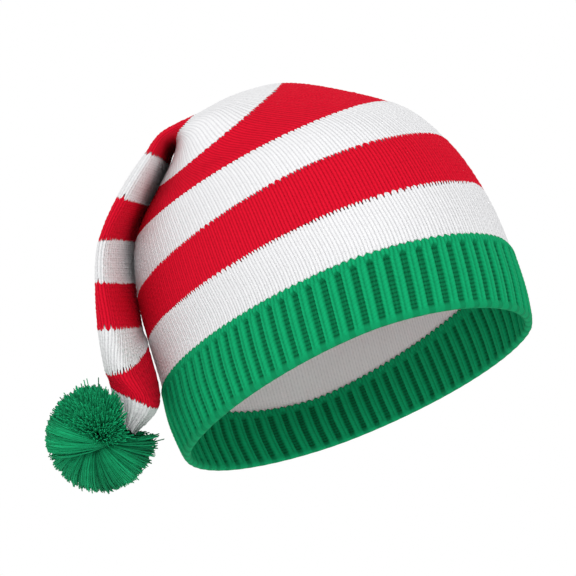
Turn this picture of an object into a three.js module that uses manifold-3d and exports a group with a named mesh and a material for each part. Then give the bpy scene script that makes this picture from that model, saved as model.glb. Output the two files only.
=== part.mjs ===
// Knitted elf hat, held in the form that it has when worn: a ribbed band, a striped crown that folds over
// into a striped tail, and a yarn pompom. Millimetres, +Z up, the wearer looks along -Y.
// The origin is the middle of the head opening.

import * as THREE from 'three';
import { mergeVertices } from 'three/addons/utils/BufferGeometryUtils.js';
import Module from 'manifold-3d';

const wasm = await Module();
wasm.setup();

// Driving dimensions of the knitted tube, in millimetres and degrees
const headReach = 90; // middle of the head opening to its edge, on the side of the flop
const headDepth = 88; // middle of the head opening to its edge, across the flop
const crownRise = 150; // the height that the crown's sections are shares of
const flopTurn = 130; // way that the tail flops, turned from +X toward +Y
const tailHang = 160; // fold to gathered end
const tailWidth = 124; // flattened tail at the fold, across the flop
const tailThickness = 19; // flattened tail, along the flop
const tailGap = 2.5; // air between the hanging tail and the crown
const knitWall = 2.5; // plain knit of crown and tail
const seam = 0.3; // clearance where one piece meets the next

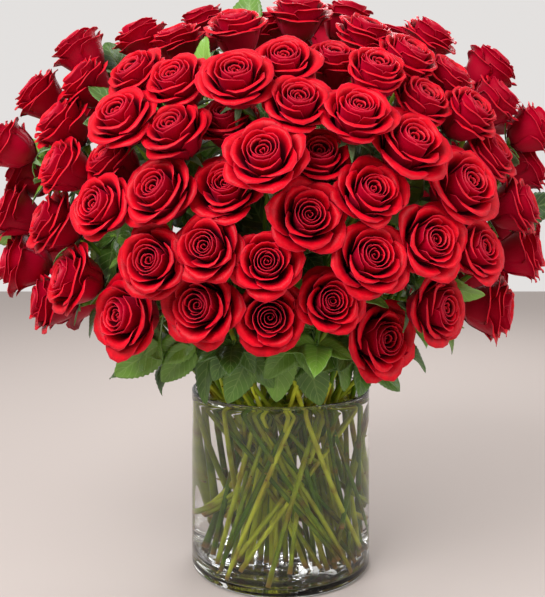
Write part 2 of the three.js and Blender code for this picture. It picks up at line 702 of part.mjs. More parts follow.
// Leaves between the heads lie deeper wherever there is no room for them
function growAmong(around) {
  const slides = Array.from({ length: SLIDES.inSteps }, (_, i) => SLIDES.inStep * i);
  const [leastLength, lengthRange] = LEAF.lengths;
  for (const [column, row, degrees] of AMONG_SEEN) {
    const angle = THREE.MathUtils.degToRad(degrees);
    const along = new THREE.Vector3(Math.cos(angle), 0.1, Math.sin(angle)).normalize();
    const inward = sightLine(column, row).normalize();
    const length = LEAF.length * (leastLength + lengthRange * draw());
    const root = seenAt(column, row, domeDistance(column, row) + LEAF.depth);
    root.addScaledVector(along, -LEAF.rootShare * length);
    settle({ root, along, up: inward.clone().negate(), length, width: LEAF.width }, inward, slides, around);
  }
  for (let i = 0; i < AMONG_BEHIND.leaves; i += 1) {
    const { leaves, margin, out, lowest, range, highStep } = AMONG_BEHIND;
    const turn = margin + ((Math.PI - 2 * margin) * i) / (leaves - 1);
    const outward = new THREE.Vector3(Math.cos(turn), Math.sin(turn), 0);
    const root = outward.clone().multiplyScalar(out).setZ(lowest + range * ((i * highStep) % 1));
    const along = new THREE.Vector3(-outward.y, outward.x, 2 * draw() - 0.6).normalize();
    const leaf = { root, along, up: outward.clone(), length: LEAF.length, width: LEAF.width };
    settle(leaf, outward.clone().negate(), slides, around);
  }
}

// ---------------------------------------------------------------- vase and water

function vaseGeometry() {
  const { radius, height, wall, floor, corner, insideCorner, rimCut } = VASE;
  const cut = (1 - Math.SQRT1_2) * corner;
  const profile = [
    [0, 0], [radius - corner, 0], [radius - cut, cut], [radius, corner],
    [radius, height - rimCut], [radius - rimCut, height], [radius - wall, height],
    [radius - wall, floor + insideCorner], [radius - wall - insideCorner, floor], [0, floor],
  ];
  const lathe = new THREE.LatheGeometry(profile.map(([r, z]) => new THREE.Vector2(r, z)), VASE.sides);
  return lathe.rotateX(Math.PI / 2);
}

function waterSolid(stems) {
  const radius = VASE.radius - VASE.wall - WATER.gap;
  const floor = VASE.floor + WATER.gap;
  const corner = VASE.insideCorner + WATER.gap;
  const profile = [
    [0, floor], [radius - corner, floor], [radius, floor + corner], [radius, WATER.top], [0, WATER.top],
  ];
  const lathe = new THREE.LatheGeometry(profile.map(([r, z]) => new THREE.Vector2(r, z)), VASE.sides);
  const holes = stems.map(({ way, path: [, mouth, foot] }) => {
    const below = foot.clone().addScaledVector(foot.clone().sub(mouth).normalize(), WATER.holeBelow);
    return skin(rodRings([...way, mouth, below], STEM.radius + 2 * WATER.gap, STEM.sides).slice(-2));
  });
  return solidOf(lathe.rotateX(Math.PI / 2)).subtract(joined(holes));
}

// ---------------------------------------------------------------- assembly

const PETAL = { color: 0xc8061c, roughness: 0.55, metalness: 0 };
const GREEN = { color: 0x4f7a2a, roughness: 0.5, metalness: 0 };
const GLASS = { color: 0xdfe9ea, roughness: 0.03, metalness: 0, transparent: true, opacity: 0.35 };
const LIQUID = { color: 0xcfe0dc, roughness: 0.02, metalness: 0, transparent: true, opacity: 0.4 };

const bouquet = new THREE.Group();

function add(name, geometry, looks) {
  const mesh = new THREE.Mesh(geometry, new THREE.MeshStandardMaterial(looks));
  mesh.name = name;
  bouquet.add(mesh);
}

const heads = placeHeads();
const stems = growStems(heads);
const stretches = stems.map(({ path, way }) => [way.at(-1), path[1]]);
const leaves = [];
growCollar({ heads, stretches, leaves });
growAmong({ heads, stretches, leaves });
const stemWays = stems.flatMap((stem) => [
  { head: stem.head, way: [...stem.way, stem.path[1], stem.path[2]] },
  ...bunchOf(stem.head).slice(1).map((head) => ({ head, way: sideStem(stem, head, heads) })),
]);
const stemSkins = stemWays.map(stemGeometry);

add('vase', vaseGeometry(), GLASS);
add('water', geometryOf(waterSolid(stems)), LIQUID);
add('stems_and_leaves', geometryOf(joined([...stemSkins, ...leaves.map(leafGeometry)])), GREEN);

stems.forEach(({ head }, i) => {
  const name = `roses_${String(i + 1).padStart(2, '0')}`;
  add(name, geometryOf(joined(bunchOf(head).map(headGeometry))), PETAL);
});

export default bouquet;
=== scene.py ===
import itertools

import bpy
import numpy as np
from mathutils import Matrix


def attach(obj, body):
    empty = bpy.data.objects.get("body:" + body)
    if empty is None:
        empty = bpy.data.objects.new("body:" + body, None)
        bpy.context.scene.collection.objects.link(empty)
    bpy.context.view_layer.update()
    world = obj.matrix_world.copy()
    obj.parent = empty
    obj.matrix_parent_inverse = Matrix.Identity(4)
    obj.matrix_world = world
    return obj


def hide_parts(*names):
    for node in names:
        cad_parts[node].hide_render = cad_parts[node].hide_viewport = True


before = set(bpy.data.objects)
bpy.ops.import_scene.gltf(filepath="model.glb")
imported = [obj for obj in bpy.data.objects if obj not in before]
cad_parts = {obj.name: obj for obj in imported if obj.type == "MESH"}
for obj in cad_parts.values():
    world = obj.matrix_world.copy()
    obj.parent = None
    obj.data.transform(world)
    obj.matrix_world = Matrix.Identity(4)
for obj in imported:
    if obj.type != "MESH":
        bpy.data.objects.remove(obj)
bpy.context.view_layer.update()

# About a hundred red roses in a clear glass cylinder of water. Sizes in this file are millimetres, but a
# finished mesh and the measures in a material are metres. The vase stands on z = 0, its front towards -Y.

# ---------------------------------------------------------------- the camera
# A level camera in front of the vase. Its distance, height and lens come from the ellipses that the
# vase's foot and rim make in the photograph, which measure a vase of 205 by 200 mm. Its lens is shifted
# down, as in a product picture, so the vase's walls stay upright.

PHOTO_WIDTH = 545
EYE = np.array([-9.3, -940.0, 407.0])
FOCAL_PIXELS = 808
MIDDLE_COLUMN, HORIZON_ROW, MIDDLE_ROW = 272.5, 208.0, 298.5
SENSOR = 36.0
MILLIMETRE = 0.001

lens = bpy.data.cameras.new("camera")
lens.sensor_fit = "HORIZONTAL"
lens.sensor_width = SENSOR
lens.lens = FOCAL_PIXELS / PHOTO_WIDTH * SENSOR
lens.shift_y = (HORIZON_ROW - MIDDLE_ROW) / PHOTO_WIDTH
camera = bpy.data.objects.new("camera", lens)
camera.location = EYE * MILLIMETRE
camera.rotation_euler = (np.pi / 2, 0, 0)
bpy.context.scene.collection.objects.link(camera)
bpy.context.scene.camera = camera

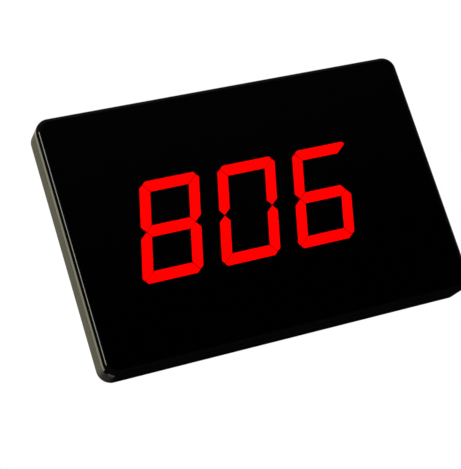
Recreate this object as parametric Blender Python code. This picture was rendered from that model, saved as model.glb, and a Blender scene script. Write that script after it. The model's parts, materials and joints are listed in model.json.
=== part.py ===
"""Wall display for call pagers: a flat case with three large seven-segment digits.

Frame: X to the right, Y from the front face back to the wall, Z up. The origin is the
centre of the rear face, which lies against the wall. All sizes are in metres.
"""

import math

import bmesh
import bpy
from mathutils import Matrix, Vector

MM = 0.001

# Case
WIDTH = 225 * MM
HEIGHT = 148.5 * MM
DEPTH = 20 * MM
WALL = 2 * MM
CORNER_RADIUS = 8 * MM
RIM = 2.6 * MM
FRONT_EDGE_RADIUS = 2.2 * MM
REAR_EDGE_RADIUS = 1.2 * MM
FRONT_SHELL_DEPTH = 6.5 * MM
FACE_PLATE = 1.5 * MM
TONGUE_THICKNESS = 1.2 * MM
TONGUE_LENGTH = 2 * MM
FIT = 0.3 * MM

# Window
WINDOW_THICKNESS = 2 * MM
WINDOW_PROUD = 0.2 * MM
WINDOW_BEVEL = 0.25 * MM

# Digits
DIGIT_COUNT = 3
DIGIT_HEIGHT = 57 * MM
DIGIT_WIDTH = 35.6 * MM
DIGIT_PITCH = 47 * MM
DIGIT_SLANT = 0.26
SEGMENT_WIDTH = 6.2 * MM
SEGMENT_GAP = 0.45 * MM
SEGMENT_CLEARANCE = 0.1 * MM
SEGMENT_CORNER_CUT = 3.5 * MM
DIGIT_GROUP_X = -6.4 * MM
DIGIT_GROUP_Z = -0.8 * MM
REFLECTOR_DEPTH = 8.2 * MM
REFLECTOR_MARGIN_X = 3.4 * MM
REFLECTOR_MARGIN_Z = 5.5 * MM
REFLECTOR_CORNER = 1.5 * MM
GUIDE_PLATE = 1.3 * MM
GUIDE_MARGIN = 2.4 * MM

# Boards
BOARD_THICKNESS = 1.6 * MM
BOARD_CORNER = 1.5 * MM
MAIN_BOARD_MARGIN_X = 3 * MM
MAIN_BOARD_MARGIN_Z = 9 * MM
BOARD_SCREW_INSET = 4.5 * MM
CONTROL_BOARD_WIDTH = 22 * MM
CONTROL_BOARD_CLEARANCE = 1 * MM

# Screws
CASE_SCREW_RADIUS = 1.4 * MM
CASE_SCREW_HEAD_RADIUS = 2.7 * MM
CASE_SCREW_LENGTH = 8 * MM
CASE_BOSS_RADIUS = 4.2 * MM
CASE_BOSS_INSET = 2.3 * MM
BOARD_SCREW_RADIUS = 1.2 * MM
BOARD_SCREW_HEAD_RADIUS = 2.4 * MM
BOARD_SCREW_LENGTH = 6 * MM
BOARD_BOSS_RADIUS = 2.8 * MM
HEAD_HEIGHT = 1.8 * MM
RECESS_WIDTH = 0.7 * MM
RECESS_DEPTH = 1 * MM
SCREW_POINT = 1 * MM
SCREW_TIP_SHARE = 0.5
HEAD_CROWN_SHARE = 0.7
RECESS_REACH_SHARE = 0.6

# Keys and tact switches
KEY_COUNT = 4
KEY_PITCH = 14 * MM
KEYS_Z = 22 * MM
KEY_LENGTH = 9 * MM
KEY_THICKNESS = 3.6 * MM
KEY_PROUD = 1 * MM
KEY_EDGE = 0.4 * MM
KEY_FLANGE_MARGIN = 0.7 * MM
KEY_FLANGE_THICKNESS = 1 * MM
KEY_STEM = 1.5 * MM
KEY_STEM_WIDTH = 2.4 * MM
KEY_CLEARANCE = 0.25 * MM
TACT_SIZE = 6 * MM
TACT_DEPTH = 3.6 * MM
TACT_HEIGHT = 4.2 * MM
PLUNGER_RADIUS = 0.9 * MM
PLUNGER_REACH = 1.2 * MM
PLUNGER_LENGTH = 2 * MM
PLUNGER_BORE_DEPTH = 2.4 * MM
PLUNGER_CLEARANCE = 0.15 * MM

# Power switch
SWITCH_Z = -22 * MM
SWITCH_LENGTH = 9 * MM
SWITCH_HEIGHT = 3.6 * MM
SWITCH_DEPTH = 3.6 * MM
SWITCH_TRAVEL = 2 * MM
KNOB_LENGTH = 3 * MM
KNOB_THICKNESS = 2.4 * MM
KNOB_PROUD = 0.8 * MM
KNOB_TANG_LENGTH = 1.6 * MM
KNOB_TANG_THICKNESS = 1.2 * MM
KNOB_TANG_DEPTH = 1.5 * MM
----
*Set problem:* Repeat exactly the lines from the one containing "add('vase', vaseGeometry(), GLASS);" to the one containing "obj.matrix_world = Matrix.Identity(4)", both lines included, and nothing else.

*Written answer:*
add('vase', vaseGeometry(), GLASS);
add('water', geometryOf(waterSolid(stems)), LIQUID);
add('stems_and_leaves', geometryOf(joined([...stemSkins, ...leaves.map(leafGeometry)])), GREEN);

stems.forEach(({ head }, i) => {
  const name = `roses_${String(i + 1).padStart(2, '0')}`;
  add(name, geometryOf(joined(bunchOf(head).map(headGeometry))), PETAL);
});

export default bouquet;
=== scene.py ===
import itertools

import bpy
import numpy as np
from mathutils import Matrix


def attach(obj, body):
    empty = bpy.data.objects.get("body:" + body)
    if empty is None:
        empty = bpy.data.objects.new("body:" + body, None)
        bpy.context.scene.collection.objects.link(empty)
    bpy.context.view_layer.update()
    world = obj.matrix_world.copy()
    obj.parent = empty
    obj.matrix_parent_inverse = Matrix.Identity(4)
    obj.matrix_world = world
    return obj


def hide_parts(*names):
    for node in names:
        cad_parts[node].hide_render = cad_parts[node].hide_viewport = True


before = set(bpy.data.objects)
bpy.ops.import_scene.gltf(filepath="model.glb")
imported = [obj for obj in bpy.data.objects if obj not in before]
cad_parts = {obj.name: obj for obj in imported if obj.type == "MESH"}
for obj in cad_parts.values():
    world = obj.matrix_world.copy()
    obj.parent = None
    obj.data.transform(world)
    obj.matrix_world = Matrix.Identity(4)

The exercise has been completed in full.